With the US descending more and more into fascism (as this case highlights yet again), I wonder what will happen to these features in the future. Especially now that the tech moguls of silicon valley stopped standing up to Trump and instead started kissing his ass. Tim Cook in particular seems to be the kind of person that rather is on the rich side of history than the right side. What if the administration realizes they can easily make Apple et al. give up their users by threatening their profits with tariffs and taxes?

Apple seems to strongly discourage the use of lockdown mode. Presumably it is in conflict with their concern over share price and quarterly earnings.
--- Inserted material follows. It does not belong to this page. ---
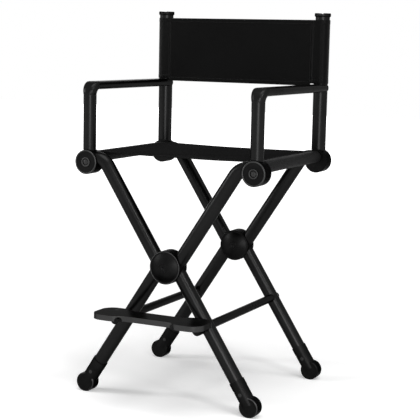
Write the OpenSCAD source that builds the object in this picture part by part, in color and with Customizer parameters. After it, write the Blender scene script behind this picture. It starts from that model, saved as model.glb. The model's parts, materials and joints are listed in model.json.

  • How do they discourage it? It’s a clearly-labeled button in the Settings app, which brings up one modal sheet explaining what will change if you turn it on, then one more button press and it’s on.

  • Citation needed?

    Apple does a lot of things I don't agree with in the interest of share price (like cozying up to authoritarian governments) but this seems like a reach to criticize them for a feature they have put extensive effort into, rather than applauding that they resist spying and enhance customer privacy. Sure, it's an optional feature and maybe they don't push broad acceptance of it, but it's important for those that need it.

    • Indeed. It maybe the best reason to use their products, but then why not make it default or do more to encourage its use?

  • Didn’t they make it?

    • Is it supported in iOS 18? They seem to suggest in their own documentation that very few people need or should use it. They could do much more to encourage and support its use. Even the naming “lockdown” vs “secure” is a big tell.